(begin)

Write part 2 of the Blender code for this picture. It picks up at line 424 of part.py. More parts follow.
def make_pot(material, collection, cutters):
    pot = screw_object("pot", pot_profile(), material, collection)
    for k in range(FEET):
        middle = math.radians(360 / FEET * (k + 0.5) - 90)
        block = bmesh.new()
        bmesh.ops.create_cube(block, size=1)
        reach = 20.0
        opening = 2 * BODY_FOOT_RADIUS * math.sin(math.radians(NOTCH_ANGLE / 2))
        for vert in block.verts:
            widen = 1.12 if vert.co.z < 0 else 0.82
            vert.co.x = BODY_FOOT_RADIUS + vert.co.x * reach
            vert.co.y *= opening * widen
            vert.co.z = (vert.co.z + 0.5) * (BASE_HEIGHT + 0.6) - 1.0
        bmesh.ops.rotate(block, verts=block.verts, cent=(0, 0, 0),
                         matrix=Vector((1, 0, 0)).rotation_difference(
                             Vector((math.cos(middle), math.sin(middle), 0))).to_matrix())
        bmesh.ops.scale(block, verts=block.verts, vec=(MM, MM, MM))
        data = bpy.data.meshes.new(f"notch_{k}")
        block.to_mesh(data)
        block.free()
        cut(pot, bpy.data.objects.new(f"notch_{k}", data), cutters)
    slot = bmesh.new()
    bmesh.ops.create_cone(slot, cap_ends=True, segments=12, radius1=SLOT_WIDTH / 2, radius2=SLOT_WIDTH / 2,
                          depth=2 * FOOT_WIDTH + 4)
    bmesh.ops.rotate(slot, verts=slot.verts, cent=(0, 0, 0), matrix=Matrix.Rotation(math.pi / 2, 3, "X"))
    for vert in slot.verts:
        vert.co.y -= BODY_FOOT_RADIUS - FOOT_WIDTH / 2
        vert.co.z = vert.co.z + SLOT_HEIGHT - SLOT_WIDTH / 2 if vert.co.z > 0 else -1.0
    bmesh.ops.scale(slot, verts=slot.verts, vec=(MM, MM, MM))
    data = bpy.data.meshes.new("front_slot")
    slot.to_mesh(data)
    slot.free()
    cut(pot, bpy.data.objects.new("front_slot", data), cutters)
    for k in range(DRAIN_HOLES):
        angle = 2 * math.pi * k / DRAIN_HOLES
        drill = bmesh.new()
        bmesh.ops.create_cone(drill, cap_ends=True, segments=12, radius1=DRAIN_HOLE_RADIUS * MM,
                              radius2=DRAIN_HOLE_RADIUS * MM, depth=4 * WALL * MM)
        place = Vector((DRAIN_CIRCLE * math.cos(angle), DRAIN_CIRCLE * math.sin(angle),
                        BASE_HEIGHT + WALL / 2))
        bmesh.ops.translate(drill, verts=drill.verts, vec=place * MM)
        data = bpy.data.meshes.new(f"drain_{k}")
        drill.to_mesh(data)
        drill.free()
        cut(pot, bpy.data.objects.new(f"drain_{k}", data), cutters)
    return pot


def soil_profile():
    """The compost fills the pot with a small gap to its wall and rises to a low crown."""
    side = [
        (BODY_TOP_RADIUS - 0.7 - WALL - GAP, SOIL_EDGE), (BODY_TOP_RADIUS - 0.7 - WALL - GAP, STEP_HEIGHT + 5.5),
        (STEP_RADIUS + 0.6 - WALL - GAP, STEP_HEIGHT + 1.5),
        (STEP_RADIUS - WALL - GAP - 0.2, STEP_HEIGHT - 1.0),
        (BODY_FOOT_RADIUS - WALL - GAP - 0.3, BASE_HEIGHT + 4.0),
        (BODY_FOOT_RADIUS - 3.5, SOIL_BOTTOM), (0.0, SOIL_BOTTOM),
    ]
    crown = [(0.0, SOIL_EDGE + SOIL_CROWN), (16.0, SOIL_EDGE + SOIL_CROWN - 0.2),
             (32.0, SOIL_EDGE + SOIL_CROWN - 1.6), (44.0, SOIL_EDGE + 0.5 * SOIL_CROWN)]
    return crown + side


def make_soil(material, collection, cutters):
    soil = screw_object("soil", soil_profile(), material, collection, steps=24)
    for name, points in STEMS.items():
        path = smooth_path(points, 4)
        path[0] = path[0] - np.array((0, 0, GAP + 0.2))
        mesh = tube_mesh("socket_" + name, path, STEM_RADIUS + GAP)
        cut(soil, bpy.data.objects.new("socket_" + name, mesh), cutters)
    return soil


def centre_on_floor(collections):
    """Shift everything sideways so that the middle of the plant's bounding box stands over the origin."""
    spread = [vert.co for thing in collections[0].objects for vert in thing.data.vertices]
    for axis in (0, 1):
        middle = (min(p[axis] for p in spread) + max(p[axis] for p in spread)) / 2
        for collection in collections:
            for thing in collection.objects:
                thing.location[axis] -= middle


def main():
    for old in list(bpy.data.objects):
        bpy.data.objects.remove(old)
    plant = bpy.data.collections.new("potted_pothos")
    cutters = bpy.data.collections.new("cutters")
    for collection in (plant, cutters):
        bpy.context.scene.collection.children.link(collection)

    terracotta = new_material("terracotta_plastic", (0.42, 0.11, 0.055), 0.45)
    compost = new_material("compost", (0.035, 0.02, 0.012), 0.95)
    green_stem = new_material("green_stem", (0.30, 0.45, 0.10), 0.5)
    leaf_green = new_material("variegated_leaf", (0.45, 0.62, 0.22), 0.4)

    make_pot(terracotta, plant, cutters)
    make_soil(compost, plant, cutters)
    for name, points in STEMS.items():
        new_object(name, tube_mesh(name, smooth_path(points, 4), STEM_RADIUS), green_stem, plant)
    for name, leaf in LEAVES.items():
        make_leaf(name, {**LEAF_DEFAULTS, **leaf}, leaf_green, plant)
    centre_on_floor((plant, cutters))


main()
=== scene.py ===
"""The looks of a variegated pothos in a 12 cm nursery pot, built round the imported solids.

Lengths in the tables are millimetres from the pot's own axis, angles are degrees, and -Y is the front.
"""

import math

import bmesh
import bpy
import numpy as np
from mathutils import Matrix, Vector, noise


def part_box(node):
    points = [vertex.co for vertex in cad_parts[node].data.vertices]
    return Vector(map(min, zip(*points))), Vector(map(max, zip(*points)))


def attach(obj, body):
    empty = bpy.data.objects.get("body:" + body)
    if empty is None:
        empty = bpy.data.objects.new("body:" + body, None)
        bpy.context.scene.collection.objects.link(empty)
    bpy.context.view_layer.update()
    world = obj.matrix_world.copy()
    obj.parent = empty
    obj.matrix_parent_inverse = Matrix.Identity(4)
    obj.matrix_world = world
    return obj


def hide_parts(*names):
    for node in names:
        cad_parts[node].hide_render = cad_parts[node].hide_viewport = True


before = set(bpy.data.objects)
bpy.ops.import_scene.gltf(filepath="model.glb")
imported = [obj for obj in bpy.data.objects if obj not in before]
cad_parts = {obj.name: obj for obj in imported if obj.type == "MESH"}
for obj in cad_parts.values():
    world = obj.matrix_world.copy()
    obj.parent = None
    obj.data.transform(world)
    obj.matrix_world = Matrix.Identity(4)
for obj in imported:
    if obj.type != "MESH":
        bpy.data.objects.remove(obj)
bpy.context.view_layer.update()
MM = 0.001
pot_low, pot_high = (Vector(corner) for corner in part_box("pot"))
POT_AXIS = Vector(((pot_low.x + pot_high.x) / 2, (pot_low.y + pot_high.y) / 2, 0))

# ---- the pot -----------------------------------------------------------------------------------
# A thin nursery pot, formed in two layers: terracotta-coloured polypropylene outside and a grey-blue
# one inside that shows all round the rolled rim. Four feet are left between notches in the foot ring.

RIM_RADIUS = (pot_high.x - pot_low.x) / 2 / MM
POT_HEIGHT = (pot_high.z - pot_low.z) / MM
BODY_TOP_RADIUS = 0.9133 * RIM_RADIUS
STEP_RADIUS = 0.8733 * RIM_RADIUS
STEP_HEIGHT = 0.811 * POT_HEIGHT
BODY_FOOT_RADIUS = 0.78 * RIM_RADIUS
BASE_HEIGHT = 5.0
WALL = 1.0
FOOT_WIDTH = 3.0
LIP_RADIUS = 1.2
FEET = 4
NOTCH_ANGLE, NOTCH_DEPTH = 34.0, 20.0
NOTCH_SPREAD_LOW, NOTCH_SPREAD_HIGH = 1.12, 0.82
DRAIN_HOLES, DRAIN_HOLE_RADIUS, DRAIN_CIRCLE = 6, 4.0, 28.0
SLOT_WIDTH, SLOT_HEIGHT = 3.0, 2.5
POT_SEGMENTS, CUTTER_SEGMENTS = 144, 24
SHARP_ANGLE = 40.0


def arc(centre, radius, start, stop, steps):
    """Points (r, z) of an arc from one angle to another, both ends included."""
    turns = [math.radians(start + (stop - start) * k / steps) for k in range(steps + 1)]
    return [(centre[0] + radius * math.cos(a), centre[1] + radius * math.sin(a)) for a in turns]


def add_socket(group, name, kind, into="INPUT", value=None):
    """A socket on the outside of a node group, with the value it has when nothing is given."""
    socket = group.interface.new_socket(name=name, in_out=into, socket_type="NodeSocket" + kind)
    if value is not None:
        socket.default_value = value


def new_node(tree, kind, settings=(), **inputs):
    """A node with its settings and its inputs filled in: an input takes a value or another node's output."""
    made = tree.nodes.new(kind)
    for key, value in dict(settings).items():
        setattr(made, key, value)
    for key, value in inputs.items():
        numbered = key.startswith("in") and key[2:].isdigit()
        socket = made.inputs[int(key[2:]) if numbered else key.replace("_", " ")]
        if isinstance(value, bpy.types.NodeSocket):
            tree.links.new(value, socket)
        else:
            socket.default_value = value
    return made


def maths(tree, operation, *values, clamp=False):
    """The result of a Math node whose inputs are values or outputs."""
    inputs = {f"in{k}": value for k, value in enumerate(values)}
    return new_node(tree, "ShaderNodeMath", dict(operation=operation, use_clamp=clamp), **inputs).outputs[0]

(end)
(begin)

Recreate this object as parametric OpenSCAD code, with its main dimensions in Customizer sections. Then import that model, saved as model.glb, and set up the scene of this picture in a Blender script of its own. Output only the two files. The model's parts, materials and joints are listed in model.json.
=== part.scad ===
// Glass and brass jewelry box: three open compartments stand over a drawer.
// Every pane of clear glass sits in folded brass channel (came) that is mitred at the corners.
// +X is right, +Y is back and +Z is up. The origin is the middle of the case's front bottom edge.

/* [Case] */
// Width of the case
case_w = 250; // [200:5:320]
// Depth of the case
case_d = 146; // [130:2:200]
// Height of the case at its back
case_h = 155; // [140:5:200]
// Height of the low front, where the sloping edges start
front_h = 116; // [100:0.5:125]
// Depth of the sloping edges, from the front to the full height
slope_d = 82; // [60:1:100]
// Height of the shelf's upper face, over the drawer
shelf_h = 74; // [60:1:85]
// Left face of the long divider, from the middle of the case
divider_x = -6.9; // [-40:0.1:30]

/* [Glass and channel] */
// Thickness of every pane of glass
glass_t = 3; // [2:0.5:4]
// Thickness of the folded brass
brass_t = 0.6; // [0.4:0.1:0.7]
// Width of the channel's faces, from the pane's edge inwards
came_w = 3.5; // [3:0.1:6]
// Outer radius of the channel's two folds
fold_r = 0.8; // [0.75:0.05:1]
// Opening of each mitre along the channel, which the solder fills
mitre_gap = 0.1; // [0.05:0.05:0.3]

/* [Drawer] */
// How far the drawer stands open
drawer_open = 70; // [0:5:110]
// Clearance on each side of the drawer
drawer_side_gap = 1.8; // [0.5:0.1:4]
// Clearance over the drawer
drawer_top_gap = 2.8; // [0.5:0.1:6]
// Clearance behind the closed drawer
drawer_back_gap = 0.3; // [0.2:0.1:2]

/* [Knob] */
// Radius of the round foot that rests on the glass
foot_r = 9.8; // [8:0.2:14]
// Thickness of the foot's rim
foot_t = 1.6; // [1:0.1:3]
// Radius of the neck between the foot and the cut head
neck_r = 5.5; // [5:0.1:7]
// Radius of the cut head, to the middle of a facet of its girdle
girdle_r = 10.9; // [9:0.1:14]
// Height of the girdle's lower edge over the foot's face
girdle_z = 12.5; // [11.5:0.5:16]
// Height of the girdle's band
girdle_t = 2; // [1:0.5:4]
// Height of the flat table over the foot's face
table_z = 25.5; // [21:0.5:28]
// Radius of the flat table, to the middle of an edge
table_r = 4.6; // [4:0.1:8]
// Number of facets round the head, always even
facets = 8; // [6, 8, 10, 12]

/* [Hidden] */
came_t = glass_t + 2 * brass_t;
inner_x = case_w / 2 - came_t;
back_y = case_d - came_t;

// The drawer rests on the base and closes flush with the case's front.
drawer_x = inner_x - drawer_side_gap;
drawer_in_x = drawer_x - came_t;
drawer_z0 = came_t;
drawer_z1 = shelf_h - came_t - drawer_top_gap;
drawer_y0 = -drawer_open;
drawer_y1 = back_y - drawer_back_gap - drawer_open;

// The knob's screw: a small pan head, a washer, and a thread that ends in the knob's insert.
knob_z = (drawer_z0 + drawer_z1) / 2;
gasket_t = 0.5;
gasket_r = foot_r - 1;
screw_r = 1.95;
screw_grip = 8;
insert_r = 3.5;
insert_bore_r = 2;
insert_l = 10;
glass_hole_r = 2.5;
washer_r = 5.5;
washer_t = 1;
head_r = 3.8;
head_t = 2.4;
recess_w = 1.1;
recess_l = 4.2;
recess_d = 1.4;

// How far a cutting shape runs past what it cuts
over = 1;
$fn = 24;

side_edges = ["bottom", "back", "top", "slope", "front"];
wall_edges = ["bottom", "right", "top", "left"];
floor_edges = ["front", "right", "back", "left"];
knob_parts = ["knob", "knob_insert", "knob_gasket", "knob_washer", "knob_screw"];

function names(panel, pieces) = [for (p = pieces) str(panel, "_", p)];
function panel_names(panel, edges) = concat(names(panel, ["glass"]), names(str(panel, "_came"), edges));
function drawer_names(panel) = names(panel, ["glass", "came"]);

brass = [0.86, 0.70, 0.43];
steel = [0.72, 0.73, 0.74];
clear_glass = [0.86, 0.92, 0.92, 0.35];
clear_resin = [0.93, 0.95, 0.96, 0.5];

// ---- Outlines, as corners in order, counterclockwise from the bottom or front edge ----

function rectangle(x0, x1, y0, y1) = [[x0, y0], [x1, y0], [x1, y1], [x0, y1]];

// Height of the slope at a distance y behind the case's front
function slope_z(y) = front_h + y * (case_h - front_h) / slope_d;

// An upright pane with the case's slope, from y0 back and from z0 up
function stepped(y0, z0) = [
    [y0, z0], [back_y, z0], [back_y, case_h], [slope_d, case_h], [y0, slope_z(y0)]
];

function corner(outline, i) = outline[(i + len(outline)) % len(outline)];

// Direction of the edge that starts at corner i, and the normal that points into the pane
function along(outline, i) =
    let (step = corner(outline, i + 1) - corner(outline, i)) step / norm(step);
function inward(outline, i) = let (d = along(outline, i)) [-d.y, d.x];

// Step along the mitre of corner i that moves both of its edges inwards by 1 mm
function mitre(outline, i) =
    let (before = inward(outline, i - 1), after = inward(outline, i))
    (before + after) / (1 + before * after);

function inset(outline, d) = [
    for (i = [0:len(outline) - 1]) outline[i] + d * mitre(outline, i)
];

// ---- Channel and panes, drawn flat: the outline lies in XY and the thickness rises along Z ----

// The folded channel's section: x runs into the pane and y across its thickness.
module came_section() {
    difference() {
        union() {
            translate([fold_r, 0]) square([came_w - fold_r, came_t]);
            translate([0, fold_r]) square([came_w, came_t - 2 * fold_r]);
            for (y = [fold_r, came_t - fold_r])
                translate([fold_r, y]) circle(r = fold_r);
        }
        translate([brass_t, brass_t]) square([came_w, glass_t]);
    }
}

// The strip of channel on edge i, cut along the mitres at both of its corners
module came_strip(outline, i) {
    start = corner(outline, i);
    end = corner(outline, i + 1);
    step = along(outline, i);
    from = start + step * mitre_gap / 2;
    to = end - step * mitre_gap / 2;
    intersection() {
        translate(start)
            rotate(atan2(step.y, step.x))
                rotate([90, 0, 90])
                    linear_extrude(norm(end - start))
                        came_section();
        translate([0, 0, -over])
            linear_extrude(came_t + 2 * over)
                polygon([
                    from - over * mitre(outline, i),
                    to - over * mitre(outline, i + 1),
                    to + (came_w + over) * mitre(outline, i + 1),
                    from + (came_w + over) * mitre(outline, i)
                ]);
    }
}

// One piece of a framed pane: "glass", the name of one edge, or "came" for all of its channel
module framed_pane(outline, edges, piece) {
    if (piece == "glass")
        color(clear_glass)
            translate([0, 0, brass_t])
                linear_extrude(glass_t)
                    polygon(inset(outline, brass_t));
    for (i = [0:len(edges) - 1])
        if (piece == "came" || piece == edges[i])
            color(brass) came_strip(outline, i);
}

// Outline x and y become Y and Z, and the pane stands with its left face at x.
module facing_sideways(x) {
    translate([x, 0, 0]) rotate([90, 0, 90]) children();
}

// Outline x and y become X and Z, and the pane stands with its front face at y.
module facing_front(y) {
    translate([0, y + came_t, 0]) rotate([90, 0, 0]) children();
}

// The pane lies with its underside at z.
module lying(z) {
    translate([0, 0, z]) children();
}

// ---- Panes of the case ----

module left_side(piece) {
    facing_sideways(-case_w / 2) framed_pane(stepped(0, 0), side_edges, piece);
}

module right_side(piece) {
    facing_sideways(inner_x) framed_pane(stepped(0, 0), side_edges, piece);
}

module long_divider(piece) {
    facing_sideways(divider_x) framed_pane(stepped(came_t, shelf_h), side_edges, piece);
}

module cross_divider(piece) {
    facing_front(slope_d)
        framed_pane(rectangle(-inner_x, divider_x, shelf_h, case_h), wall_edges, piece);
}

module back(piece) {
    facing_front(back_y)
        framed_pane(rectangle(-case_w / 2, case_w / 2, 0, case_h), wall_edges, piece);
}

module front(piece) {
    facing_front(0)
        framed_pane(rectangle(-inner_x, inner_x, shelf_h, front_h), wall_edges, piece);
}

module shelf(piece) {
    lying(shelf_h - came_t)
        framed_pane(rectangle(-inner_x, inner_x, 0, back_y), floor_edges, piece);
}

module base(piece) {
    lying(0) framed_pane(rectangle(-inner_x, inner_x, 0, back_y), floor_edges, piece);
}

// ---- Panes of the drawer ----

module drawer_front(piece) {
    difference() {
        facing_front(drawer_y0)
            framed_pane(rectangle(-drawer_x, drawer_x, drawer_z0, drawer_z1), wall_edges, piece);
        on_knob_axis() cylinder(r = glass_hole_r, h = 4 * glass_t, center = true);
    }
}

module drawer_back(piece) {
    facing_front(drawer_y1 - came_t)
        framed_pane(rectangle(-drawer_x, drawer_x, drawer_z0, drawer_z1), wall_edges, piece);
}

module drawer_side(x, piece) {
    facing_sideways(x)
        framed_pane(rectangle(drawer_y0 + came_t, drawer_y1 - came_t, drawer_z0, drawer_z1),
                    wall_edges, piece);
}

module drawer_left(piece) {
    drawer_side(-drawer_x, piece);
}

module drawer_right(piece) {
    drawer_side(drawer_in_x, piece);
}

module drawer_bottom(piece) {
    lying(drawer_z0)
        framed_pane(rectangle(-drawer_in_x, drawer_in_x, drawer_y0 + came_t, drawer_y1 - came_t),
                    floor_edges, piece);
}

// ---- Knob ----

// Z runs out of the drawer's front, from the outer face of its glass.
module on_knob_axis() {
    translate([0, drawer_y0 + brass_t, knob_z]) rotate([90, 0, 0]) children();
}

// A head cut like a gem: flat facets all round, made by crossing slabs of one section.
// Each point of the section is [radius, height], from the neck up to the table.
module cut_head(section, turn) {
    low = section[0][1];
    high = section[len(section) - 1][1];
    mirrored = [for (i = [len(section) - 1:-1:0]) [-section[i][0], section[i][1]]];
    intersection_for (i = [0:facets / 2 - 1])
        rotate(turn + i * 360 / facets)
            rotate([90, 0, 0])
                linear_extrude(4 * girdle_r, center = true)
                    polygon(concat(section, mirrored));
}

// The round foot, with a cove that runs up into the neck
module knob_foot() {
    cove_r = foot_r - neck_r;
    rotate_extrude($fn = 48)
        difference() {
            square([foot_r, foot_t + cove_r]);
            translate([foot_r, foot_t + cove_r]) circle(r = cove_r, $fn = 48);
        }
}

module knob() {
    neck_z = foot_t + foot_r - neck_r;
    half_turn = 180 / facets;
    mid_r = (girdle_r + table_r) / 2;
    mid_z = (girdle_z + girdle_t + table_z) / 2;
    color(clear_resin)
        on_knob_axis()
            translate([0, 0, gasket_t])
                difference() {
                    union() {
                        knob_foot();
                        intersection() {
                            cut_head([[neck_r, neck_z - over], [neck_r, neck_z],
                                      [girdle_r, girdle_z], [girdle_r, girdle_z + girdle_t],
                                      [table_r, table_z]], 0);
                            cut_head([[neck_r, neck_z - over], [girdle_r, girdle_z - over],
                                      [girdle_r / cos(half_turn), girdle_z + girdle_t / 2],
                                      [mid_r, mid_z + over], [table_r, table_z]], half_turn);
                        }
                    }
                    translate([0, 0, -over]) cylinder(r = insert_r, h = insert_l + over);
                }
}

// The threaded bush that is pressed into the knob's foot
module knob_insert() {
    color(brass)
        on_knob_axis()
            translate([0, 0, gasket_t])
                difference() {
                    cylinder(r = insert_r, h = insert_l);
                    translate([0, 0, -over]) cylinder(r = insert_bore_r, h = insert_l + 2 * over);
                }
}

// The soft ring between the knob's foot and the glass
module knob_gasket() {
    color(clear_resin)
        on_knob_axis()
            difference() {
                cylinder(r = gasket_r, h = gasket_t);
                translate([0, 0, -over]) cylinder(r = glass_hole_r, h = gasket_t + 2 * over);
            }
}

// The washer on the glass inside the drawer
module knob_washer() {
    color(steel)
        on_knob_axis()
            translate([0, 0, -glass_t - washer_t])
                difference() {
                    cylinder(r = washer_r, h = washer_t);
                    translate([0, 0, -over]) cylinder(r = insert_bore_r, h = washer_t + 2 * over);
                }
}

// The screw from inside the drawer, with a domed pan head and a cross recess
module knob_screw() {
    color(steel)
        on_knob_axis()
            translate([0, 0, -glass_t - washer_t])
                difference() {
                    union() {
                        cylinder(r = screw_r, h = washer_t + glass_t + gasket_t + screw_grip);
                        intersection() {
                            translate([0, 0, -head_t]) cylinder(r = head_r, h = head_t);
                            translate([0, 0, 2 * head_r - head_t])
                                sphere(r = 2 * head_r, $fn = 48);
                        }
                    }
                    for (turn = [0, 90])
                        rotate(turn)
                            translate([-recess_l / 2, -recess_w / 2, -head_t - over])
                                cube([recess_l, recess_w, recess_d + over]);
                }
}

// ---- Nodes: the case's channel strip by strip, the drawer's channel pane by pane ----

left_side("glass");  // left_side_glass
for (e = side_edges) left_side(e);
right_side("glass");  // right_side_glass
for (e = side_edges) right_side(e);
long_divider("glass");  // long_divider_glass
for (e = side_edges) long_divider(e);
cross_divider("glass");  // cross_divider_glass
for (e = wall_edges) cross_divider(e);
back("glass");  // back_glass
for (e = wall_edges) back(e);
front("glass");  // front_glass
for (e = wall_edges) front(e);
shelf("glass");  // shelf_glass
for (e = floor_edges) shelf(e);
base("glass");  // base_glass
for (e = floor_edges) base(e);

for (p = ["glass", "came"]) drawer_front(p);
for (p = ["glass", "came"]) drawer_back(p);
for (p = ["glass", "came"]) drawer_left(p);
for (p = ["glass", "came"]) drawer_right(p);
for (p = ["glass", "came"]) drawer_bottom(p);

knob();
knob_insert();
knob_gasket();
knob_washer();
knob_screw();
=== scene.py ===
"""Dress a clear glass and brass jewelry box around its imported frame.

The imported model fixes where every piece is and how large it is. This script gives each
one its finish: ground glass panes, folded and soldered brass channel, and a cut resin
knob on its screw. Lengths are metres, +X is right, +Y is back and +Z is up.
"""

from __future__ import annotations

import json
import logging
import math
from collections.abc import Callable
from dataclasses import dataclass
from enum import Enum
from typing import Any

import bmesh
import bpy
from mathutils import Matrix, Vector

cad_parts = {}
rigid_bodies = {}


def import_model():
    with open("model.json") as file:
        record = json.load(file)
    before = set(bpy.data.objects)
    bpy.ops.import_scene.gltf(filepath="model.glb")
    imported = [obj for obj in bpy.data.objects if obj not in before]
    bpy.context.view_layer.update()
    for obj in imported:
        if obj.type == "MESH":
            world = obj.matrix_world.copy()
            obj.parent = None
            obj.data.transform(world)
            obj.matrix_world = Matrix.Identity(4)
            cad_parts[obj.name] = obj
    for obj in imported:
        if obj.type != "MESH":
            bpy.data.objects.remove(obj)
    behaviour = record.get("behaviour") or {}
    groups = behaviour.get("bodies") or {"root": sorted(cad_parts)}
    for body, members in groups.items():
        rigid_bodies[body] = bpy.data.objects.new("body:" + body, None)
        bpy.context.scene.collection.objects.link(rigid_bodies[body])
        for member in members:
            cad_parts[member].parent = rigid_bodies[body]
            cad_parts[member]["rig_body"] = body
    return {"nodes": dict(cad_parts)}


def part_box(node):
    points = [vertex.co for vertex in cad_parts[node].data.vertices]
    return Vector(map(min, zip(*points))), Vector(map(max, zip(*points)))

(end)

**EXERCISE GOAL**
Above are the records; print exactly the lines from the line with "for (e = wall_edges) cross_divider(e);" to the line with "from __future__ import annotations", including both, and nothing else.

**EXERCISE ANSWER**
for (e = wall_edges) cross_divider(e);
back("glass");  // back_glass
for (e = wall_edges) back(e);
front("glass");  // front_glass
for (e = wall_edges) front(e);
shelf("glass");  // shelf_glass
for (e = floor_edges) shelf(e);
base("glass");  // base_glass
for (e = floor_edges) base(e);

for (p = ["glass", "came"]) drawer_front(p);
for (p = ["glass", "came"]) drawer_back(p);
for (p = ["glass", "came"]) drawer_left(p);
for (p = ["glass", "came"]) drawer_right(p);
for (p = ["glass", "came"]) drawer_bottom(p);

knob();
knob_insert();
knob_gasket();
knob_washer();
knob_screw();
=== scene.py ===
"""Dress a clear glass and brass jewelry box around its imported frame.

The imported model fixes where every piece is and how large it is. This script gives each
one its finish: ground glass panes, folded and soldered brass channel, and a cut resin
knob on its screw. Lengths are metres, +X is right, +Y is back and +Z is up.
"""

from __future__ import annotations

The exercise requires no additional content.